AIM
Write the data out again, exactly as given.
>>>>>
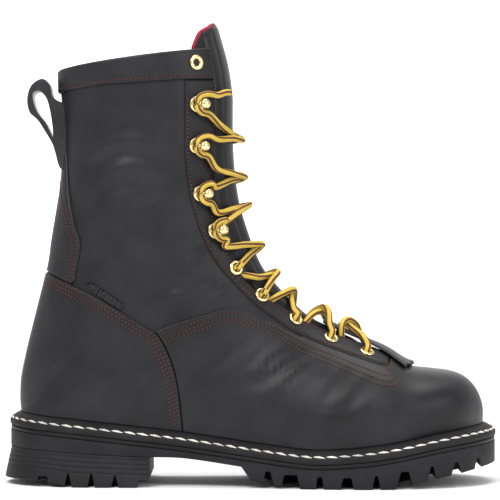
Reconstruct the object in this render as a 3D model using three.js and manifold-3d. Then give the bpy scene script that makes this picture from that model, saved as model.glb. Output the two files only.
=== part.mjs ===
import * as THREE from 'three';
import { mergeVertices } from 'three/addons/utils/BufferGeometryUtils.js';
import Module from 'manifold-3d';

// A laced logger boot for the right foot, in millimetres.
// +X points to the toe, +Z up and +Y to the medial (inner) side of the foot.
// The origin is the middle of the heel's flat rest on the floor.

const wasm = await Module();
wasm.setup();

// Driving sizes.
const featherLength = 288.8; // length of the line where upper and sole meet
const heelBack = 9.5; // how far that line starts in front of the heel's lowest back edge
const ballWidth = 101; // width of that line at the ball
const shaftHeight = 270; // from the floor to the front of the collar
const heelHeight = 44.7; // from the floor to the feather line at the back
const wall = 2.2; // leather of the quarters
const overlay = 1.4; // leather of the panels sewn onto it
const seat = 0.3; // clearance between neighbouring pieces
const weltReach = 6.5; // how far the welt stands out at the heel
const weltReachToe = 1.4; // what it gains towards the toe
const weltDrop = 5.8; // how far its top slopes down
const weltDepth = 9; // depth of the welt under the feather line
const weltSeat = 0.5; // clearance between the welt's top and the upper
const weltInside = 9; // how far the welt reaches in under the upper
const midsoleDepth = 2.7;
const insoleDepth = 3.5;
const eyeletRadius = 4.7;
const eyeletHole = 2;
const eyeletBarrel = 2.5;
const hookRadius = 5;
const laceRadius = 2;
const strapHalf = 11; // half of the pull loop's width
const rows = 28; // sections along the upper
const columns = 7; // points on each half of a section

const skinOut = 0; // outer face of the panels
const skinPanel = -overlay; // inner face of the panels
const panelSeat = 0.4; // clearance between a panel and the quarter under it
const skinUpper = skinPanel - panelSeat; // outer face of the quarters
const skinInner = skinUpper - wall; // inner face of the quarters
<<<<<
TASK SOLUTION
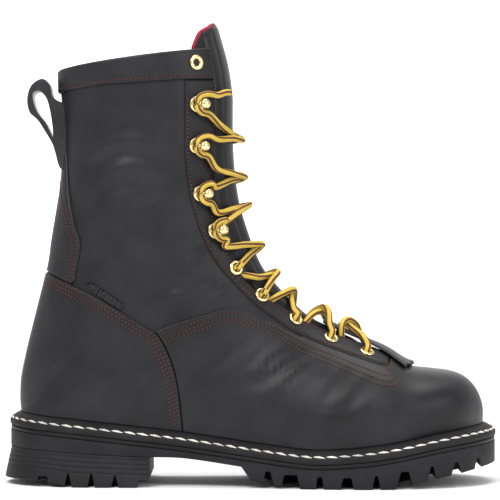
Reconstruct the object in this render as a 3D model using three.js and manifold-3d. Then give the bpy scene script that makes this picture from that model, saved as model.glb. Output the two files only.
=== part.mjs ===
import * as THREE from 'three';
import { mergeVertices } from 'three/addons/utils/BufferGeometryUtils.js';
import Module from 'manifold-3d';

// A laced logger boot for the right foot, in millimetres.
// +X points to the toe, +Z up and +Y to the medial (inner) side of the foot.
// The origin is the middle of the heel's flat rest on the floor.

const wasm = await Module();
wasm.setup();

// Driving sizes.
const featherLength = 288.8; // length of the line where upper and sole meet
const heelBack = 9.5; // how far that line starts in front of the heel's lowest back edge
const ballWidth = 101; // width of that line at the ball
const shaftHeight = 270; // from the floor to the front of the collar
const heelHeight = 44.7; // from the floor to the feather line at the back
const wall = 2.2; // leather of the quarters
const overlay = 1.4; // leather of the panels sewn onto it
const seat = 0.3; // clearance between neighbouring pieces
const weltReach = 6.5; // how far the welt stands out at the heel
const weltReachToe = 1.4; // what it gains towards the toe
const weltDrop = 5.8; // how far its top slopes down
const weltDepth = 9; // depth of the welt under the feather line
const weltSeat = 0.5; // clearance between the welt's top and the upper
const weltInside = 9; // how far the welt reaches in under the upper
const midsoleDepth = 2.7;
const insoleDepth = 3.5;
const eyeletRadius = 4.7;
const eyeletHole = 2;
const eyeletBarrel = 2.5;
const hookRadius = 5;
const laceRadius = 2;
const strapHalf = 11; // half of the pull loop's width
const rows = 28; // sections along the upper
const columns = 7; // points on each half of a section

const skinOut = 0; // outer face of the panels
const skinPanel = -overlay; // inner face of the panels
const panelSeat = 0.4; // clearance between a panel and the quarter under it
const skinUpper = skinPanel - panelSeat; // outer face of the quarters
const skinInner = skinUpper - wall; // inner face of the quarters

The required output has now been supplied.